We will still use agile methodologies to deliver but the teams won’t have an end date – instead they will continue on and be involved in product sales, optimisation, profit and cost ongoing.
So, our team will care from when someone started to think about going on a holiday through to making a claim, needing medical assistance and renewing their policy next time they travelled.
Targeted customer problems
It sounds like a simple change but having a ‘traveler centric’ strategy is a significant change for companies. Sales teams no longer decide what sells and companies will most likely have less things to sell because they will have targeted customer problems in mind, rather than trying to sell as many offers as they can.
The concept fell into place for me when I looked at how Foxtel sells product types, rather than selling the different TV channels they have available. So, instead of selling different policies, Cover-More will start selling types of travel experiences.
For example, families travelling domestically and all the different types of policies and services they may need (car gap, event cancellation, flight delay, medical assistance) rather than just one type of policy such as flight cancellation.
So what of the future for travel and travel insurance? I think it will be a bit messy for us for a while longer, partly because there will still be a lot of tactical decisions to be made. It won’t be “we’ve had a pandemic, so here’s a new business strategy” but rather “we’ve had a pandemic, how can we continually tweak our business strategy to meet the changing demands?”
We will be focusing more on international corporate travel and domestic leisure. Previously we had a heavier focus on leisure international travel, so we will need to change our approach, the products we offer and the speed of which technology can move them to the market.

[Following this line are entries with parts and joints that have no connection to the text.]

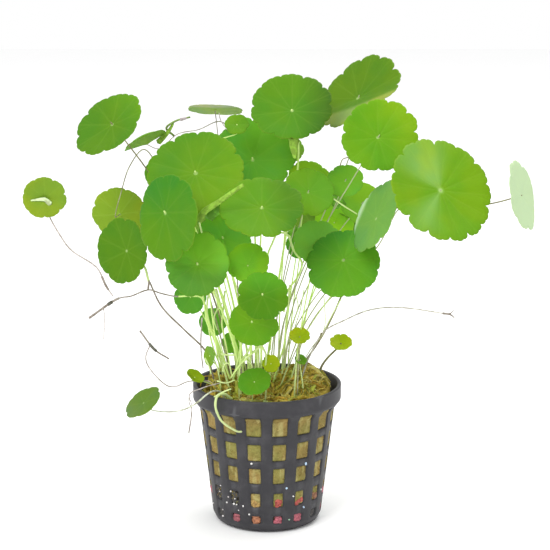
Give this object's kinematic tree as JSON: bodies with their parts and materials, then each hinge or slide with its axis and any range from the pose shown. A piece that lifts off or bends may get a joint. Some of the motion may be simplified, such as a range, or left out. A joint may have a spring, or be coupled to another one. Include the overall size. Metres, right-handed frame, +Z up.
{
  "type": "potted whorled pennywort",
  "caption": "Round net pot filled with rock wool, from which scalloped, round leaves rise on long thin stalks, with creeping runners at its rim.",
  "frame": {"origin": "middle of the pot's flat underside, on the surface it stands on", "axes": "+Z up along the pot's axis, -Y towards the plant's front, +X to the right as seen from the front"},
  "size_m": [0.1729, 0.1002, 0.1624],
  "materials": {
    "pot": "satin black",
    "wool": "fibrous, mossy",
    "leaf": "satin",
    "leaf_dark": "satin",
    "leaf_young": "satin",
    "stalk": "satin",
    "runner": "satin",
    "root": "satin"
  },
  "bodies": {
    "root": {"net_pot": "pot", "rock_wool": "wool", "leaf_left_top": "leaf", "stalk_left_top": "stalk", "leaf_left_olive": "leaf_young", "stalk_left_olive": "stalk", "leaf_left_centre": "leaf_dark", "stalk_left_centre": "stalk", "leaf_left_low": "leaf", "stalk_left_low": "stalk", "leaf_left_big": "leaf", "stalk_left_big": "stalk", "leaf_left_narrow": "leaf", "stalk_left_narrow": "stalk", "leaf_top_narrow": "leaf", "stalk_top_narrow": "stalk", "leaf_top_centre": "leaf", "stalk_top_centre": "stalk", "leaf_centre_back": "leaf_dark", "stalk_centre_back": "stalk", "leaf_centre_front": "leaf", "stalk_centre_front": "stalk", "leaf_centre_right": "leaf", "stalk_centre_right": "stalk", "leaf_inner_olive": "leaf_young", "stalk_inner_olive": "stalk", "leaf_right_inner": "leaf", "stalk_right_inner": "stalk", "leaf_right_olive": "leaf_young", "stalk_right_olive": "stalk", "leaf_right_silvery": "leaf", "stalk_right_silvery": "stalk", "leaf_right_low": "leaf_dark", "stalk_right_low": "stalk", "leaf_right_big": "leaf", "stalk_right_big": "stalk", "leaf_far_right": "leaf", "stalk_far_right": "stalk", "leaf_right_upper": "leaf", "stalk_right_upper": "stalk", "leaf_right_top": "leaf", "stalk_right_top": "stalk", "leaf_low_left": "leaf_dark", "stalk_low_left": "stalk", "leaf_low_back": "leaf_dark", "stalk_low_back": "stalk", "leaf_low_centre": "leaf", "stalk_low_centre": "stalk", "leaf_low_yellow": "leaf_young", "stalk_low_yellow": "stalk", "leaf_rim_left": "leaf_dark", "stalk_rim_left": "stalk", "rhizome_left": "stalk", "rhizome_right": "stalk", "back_growth_left": "leaf_dark", "back_growth_right": "leaf_dark", "runner_left": "runner", "runner_far_left": "leaf_young", "runner_right": "runner", "front_root": "root"}
  },
  "joints": []
}
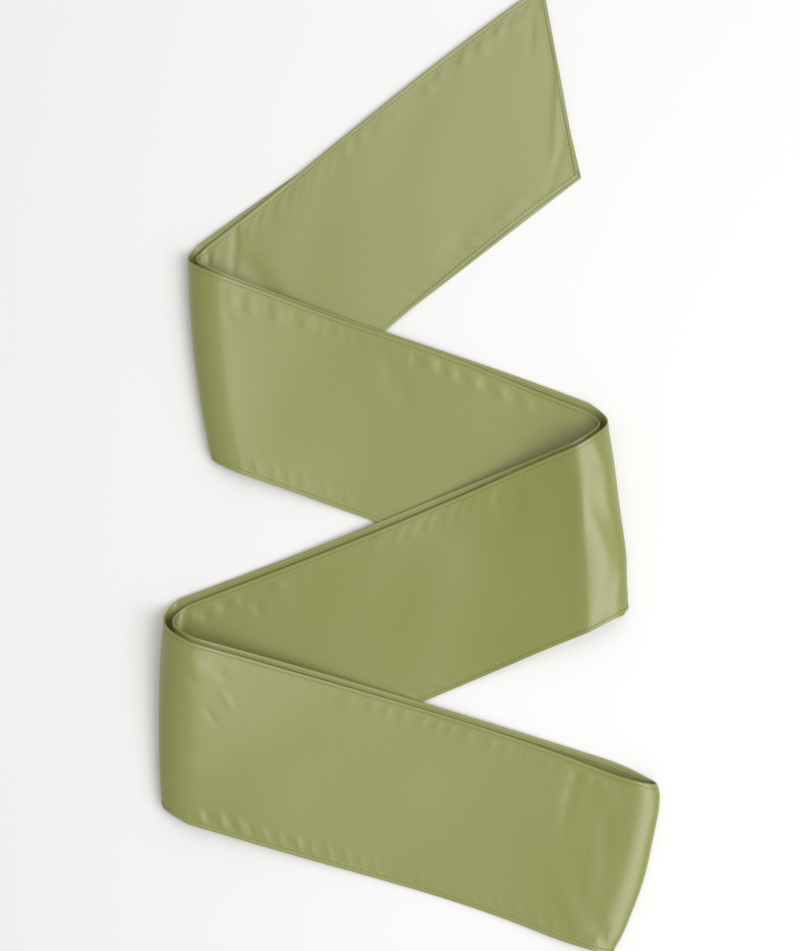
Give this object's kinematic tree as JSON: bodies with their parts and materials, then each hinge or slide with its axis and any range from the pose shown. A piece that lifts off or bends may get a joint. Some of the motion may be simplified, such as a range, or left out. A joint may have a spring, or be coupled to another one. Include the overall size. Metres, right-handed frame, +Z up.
{
  "type": "satin sash",
  "caption": "Long narrow satin sash with slanted ends, folded in half and laid flat in a loose zigzag with open rounded folds.",
  "frame": {"origin": "centre of the laid sash's bounding box, at the table", "axes": "+Z up from the table, +Y towards the end of the lay where the two cut ends are, +X towards the half fold"},
  "size_m": [0.286, 0.5498, 0.0255],
  "materials": {
    "satin": "satin"
  },
  "bodies": {
    "root": {"stretch_1_ply_a": "satin", "stretch_1_ply_b": "satin", "stretch_2_ply_a": "satin", "stretch_2_ply_b": "satin", "stretch_3_ply_a": "satin", "stretch_3_ply_b": "satin", "stretch_4_ply_a": "satin", "stretch_4_ply_b": "satin"}
  },
  "joints": []
}
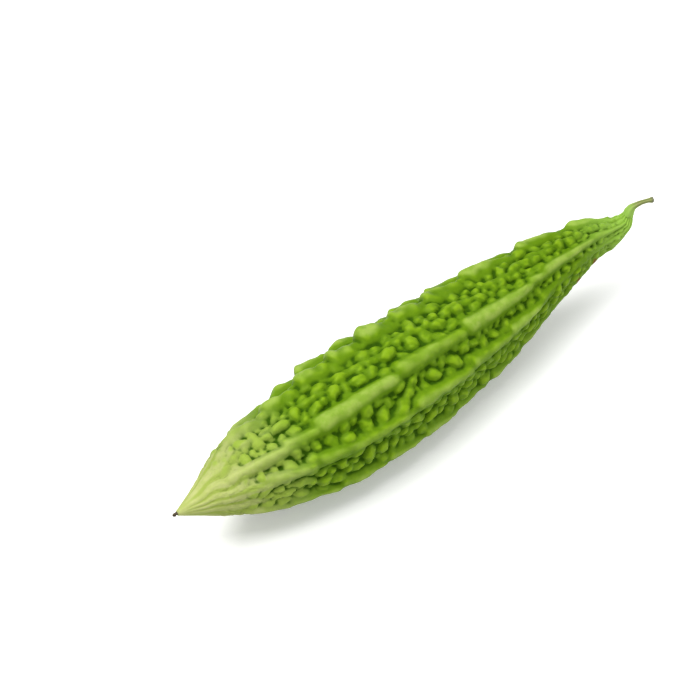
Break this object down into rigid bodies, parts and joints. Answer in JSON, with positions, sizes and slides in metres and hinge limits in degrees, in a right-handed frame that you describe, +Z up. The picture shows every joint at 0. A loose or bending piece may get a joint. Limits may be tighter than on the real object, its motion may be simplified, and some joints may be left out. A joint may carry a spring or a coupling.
{
  "type": "bitter gourd",
  "caption": "Whole bitter gourd lying on its side: long tapering green fruit with lengthwise ridges, packed warts, a pointed blossom tip and a short cut stem.",
  "frame": {"origin": "on the resting surface, under the middle of the box round the whole gourd", "axes": "+X from the blossom tip towards the stem, +Z up, -Y towards the side that the picture shows below the middle ridge"},
  "size_m": [0.2374, 0.0471, 0.0452],
  "materials": {
    "fruit_skin": "fresh green vegetable skin, softly glossy, paler on the ridges and darker between the warts",
    "stem_green": "matte olive-green stem, greyer at the cut",
    "dry_scrap": "dry, dark brown, matte"
  },
  "bodies": {
    "root": {"fruit": "fruit_skin", "stem": "stem_green", "flower_scrap": "dry_scrap"}
  },
  "joints": []
}
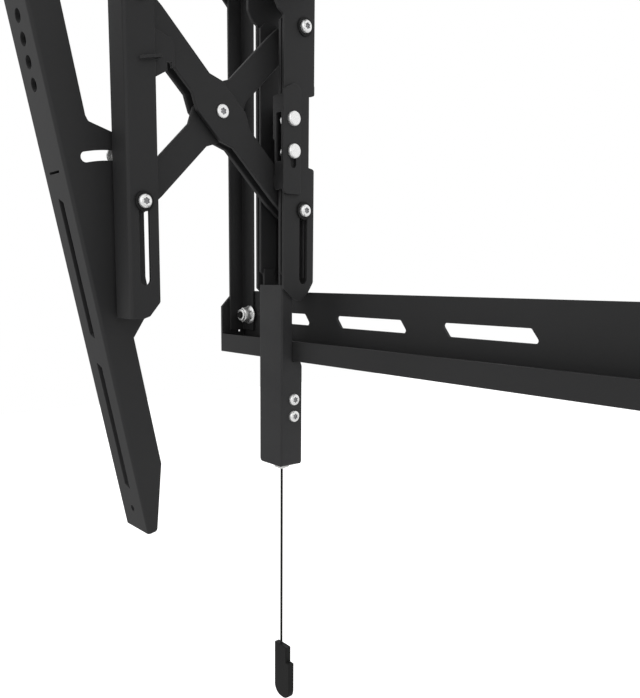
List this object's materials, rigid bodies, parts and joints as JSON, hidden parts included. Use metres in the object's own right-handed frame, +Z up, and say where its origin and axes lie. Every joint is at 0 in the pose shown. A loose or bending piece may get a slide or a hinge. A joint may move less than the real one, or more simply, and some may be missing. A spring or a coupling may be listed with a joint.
{
  "type": "tilting wall bracket",
  "caption": "Pull-out tilting wall bracket for a flat screen: scissor arms hook over a rail frame, fold back under a catch and unlatch with pull cords.",
  "frame": {"origin": "middle of the wall plate's back face, halfway between the rails, in the wall's plane", "axes": "+X along the rails to the right as seen from the room, +Y into the wall, +Z up"},
  "size_m": [0.65, 0.2375, 0.6575],
  "materials": {
    "black_coat": "satin powder coat",
    "zinc": "bright zinc plate",
    "black_ring": "satin black",
    "black_plastic": "fine matt grain",
    "pale_plastic": "smooth, off-white",
    "spring_steel": "bright drawn wire",
    "black_cord": "braided"
  },
  "bodies": {
    "wall_plate": {"bottom_rail": "black_coat", "top_rail": "black_coat", "left_post": "black_coat", "right_post": "black_coat", "post_studs": "zinc", "post_nuts": "zinc"},
    "left_wall_bracket": {"left_wall_channel": "black_coat", "left_inner_channel": "black_coat", "left_wall_pivot_bolt": "zinc", "left_wall_spacers": "black_ring", "left_catch_guide_bolt": "zinc", "left_latch_frame": "black_coat", "left_latch_cover": "black_plastic", "left_cover_screws": "zinc", "left_cord_grommet": "pale_plastic", "left_latch_spring": "spring_steel"},
    "left_inner_arm": {"left_inner_link": "black_coat", "left_centre_rivet": "zinc", "left_inner_link_rings": "black_ring", "left_front_slide_pin": "zinc"},
    "left_outer_arm": {"left_outer_links": "black_coat", "left_wall_slide_pin": "zinc", "left_outer_link_rings": "black_ring"},
    "left_front": {"left_front_channel": "black_coat", "left_front_pivot_bolt": "zinc", "left_front_spacers": "black_ring", "left_tilt_bolts": "zinc"},
    "left_screen_bracket": {"left_tilt_bracket": "black_coat"},
    "left_catch": {"left_catch_plate": "black_coat", "left_catch_bolt": "zinc"},
    "left_latch": {"left_latch_bolt": "zinc", "left_pull_cord": "black_cord", "left_pull_tab": "black_plastic"},
    "right_wall_bracket": {"right_wall_channel": "black_coat", "right_inner_channel": "black_coat", "right_wall_pivot_bolt": "zinc", "right_wall_spacers": "black_ring", "right_catch_guide_bolt": "zinc", "right_latch_frame": "black_coat", "right_latch_cover": "black_plastic", "right_cover_screws": "zinc", "right_cord_grommet": "pale_plastic", "right_latch_spring": "spring_steel"},
    "right_inner_arm": {"right_inner_link": "black_coat", "right_centre_rivet": "zinc", "right_inner_link_rings": "black_ring", "right_front_slide_pin": "zinc"},
    "right_outer_arm": {"right_outer_links": "black_coat", "right_wall_slide_pin": "zinc", "right_outer_link_rings": "black_ring"},
    "right_front": {"right_front_channel": "black_coat", "right_front_pivot_bolt": "zinc", "right_front_spacers": "black_ring", "right_tilt_bolts": "zinc"},
    "right_screen_bracket": {"right_tilt_bracket": "black_coat"},
    "right_catch": {"right_catch_plate": "black_coat", "right_catch_bolt": "zinc"},
    "right_latch": {"right_latch_bolt": "zinc", "right_pull_cord": "black_cord", "right_pull_tab": "black_plastic"}
  },
  "joints": [
    {"name": "left_arm_slide", "type": "slide", "parent": "wall_plate", "child": "left_wall_bracket", "axis": [1, 0, 0], "range_m": [-0.04, 0.12]},
    {"name": "left_scissor", "type": "hinge", "parent": "left_wall_bracket", "child": "left_inner_arm", "pos_m": [-0.243, -0.0158, 0.0766], "axis": [1, 0, 0], "range_deg": [0, 31.7]},
    {"name": "left_link_cross", "type": "hinge", "parent": "left_inner_arm", "child": "left_outer_arm", "pos_m": [-0.243, -0.07979, 0.01261], "axis": [1, 0, 0], "range_deg": [-63.4, 0]},
    {"name": "left_front_level", "type": "hinge", "parent": "left_outer_arm", "child": "left_front", "pos_m": [-0.243, -0.14379, 0.0766], "axis": [1, 0, 0], "range_deg": [0, 31.7]},
    {"name": "left_tilt", "type": "hinge", "parent": "left_front", "child": "left_screen_bracket", "pos_m": [-0.25885, -0.148, -0.11554], "axis": [1, 0, 0], "range_deg": [-13.6, 0]},
    {"name": "left_catch_slide", "type": "slide", "parent": "left_wall_bracket", "child": "left_catch", "axis": [0, 0, 1], "range_m": [0, 0.008]},
    {"name": "left_latch_pull", "type": "slide", "parent": "left_wall_bracket", "child": "left_latch", "axis": [0, 0, 1], "range_m": [-0.009, 0], "stiffness_N_per_m": 600, "springref_m": 0.008, "deforming": ["left_latch_spring"]},
    {"name": "right_arm_slide", "type": "slide", "parent": "wall_plate", "child": "right_wall_bracket", "axis": [-1, 0, 0], "range_m": [-0.04, 0.12]},
    {"name": "right_scissor", "type": "hinge", "parent": "right_wall_bracket", "child": "right_inner_arm", "pos_m": [0.243, -0.0158, 0.0766], "axis": [1, 0, 0], "range_deg": [0, 31.7]},
    {"name": "right_link_cross", "type": "hinge", "parent": "right_inner_arm", "child": "right_outer_arm", "pos_m": [0.243, -0.07979, 0.01261], "axis": [1, 0, 0], "range_deg": [-63.4, 0]},
    {"name": "right_front_level", "type": "hinge", "parent": "right_outer_arm", "child": "right_front", "pos_m": [0.243, -0.14379, 0.0766], "axis": [1, 0, 0], "range_deg": [0, 31.7]},
    {"name": "right_tilt", "type": "hinge", "parent": "right_front", "child": "right_screen_bracket", "pos_m": [0.25885, -0.148, -0.11554], "axis": [1, 0, 0], "range_deg": [-13.6, 0]},
    {"name": "right_catch_slide", "type": "slide", "parent": "right_wall_bracket", "child": "right_catch", "axis": [0, 0, 1], "range_m": [0, 0.008]},
    {"name": "right_latch_pull", "type": "slide", "parent": "right_wall_bracket", "child": "right_latch", "axis": [0, 0, 1], "range_m": [-0.009, 0], "stiffness_N_per_m": 600, "springref_m": 0.008, "deforming": ["right_latch_spring"]}
  ],
  "couplings": [
    {"joint": "left_link_cross", "follows": "left_scissor", "ratio": -2},
    {"joint": "left_front_level", "follows": "left_scissor", "ratio": 1},
    {"joint": "right_link_cross", "follows": "right_scissor", "ratio": -2},
    {"joint": "right_front_level", "follows": "right_scissor", "ratio": 1}
  ]
}
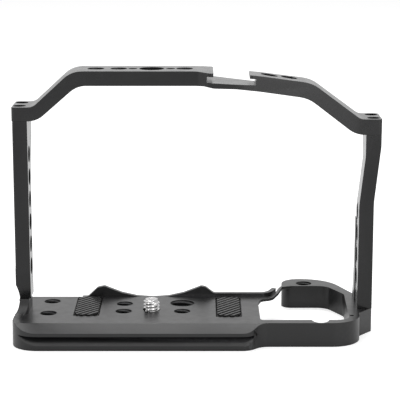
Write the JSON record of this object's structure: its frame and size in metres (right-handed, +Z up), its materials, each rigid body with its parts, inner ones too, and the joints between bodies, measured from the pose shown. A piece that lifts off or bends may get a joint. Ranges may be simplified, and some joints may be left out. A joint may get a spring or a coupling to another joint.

We have a company called WTP – World Travel Protection – that sells to corporates. If corporates have someone stuck overseas, they want to know if they can get them home. Our brand has a unique opportunity which we had identified for 2021, but now we are doing the work in 2020 so when next year arrives, we can take full advantage of it.
We are also working on an app, similar to the government’s COVIDsafe app but it will also be used overseas. It will have geolocation capabilities so if a customer is in a pandemic-affected area, we will be able to warn them.
In many ways, the future is being forced upon us. All those things people used to navel-gaze about are actually happening. Our development pipeline has become more global, more complex and strategic than ever before. The sales development work has started to return so the demands on the team are challenging.
Our technology staff have developed and grown a great deal and I am now concerned with retention, so we are looking at if ‘work-from-anywhere’ would suit us. It’s a great way to keep people and encourage them to travel.
This constant push and change is the new reality that is being forced on us, with a timetable we can’t control and companies will soon discover whether they are able to adapt or not.
Transformation is a skillset that some people have, some can learn and some will simply never grasp. So when the dust settles after COVID-19, every CIO still standing will be able to put their hand on their heart and say, “I can do transformation.”
Then we can stop using the word because it will be a given that if you are still in the game, everyone will know you’ve earnt your transforming stripes.
Nicki Doble is chief information officer at Cover-More Group.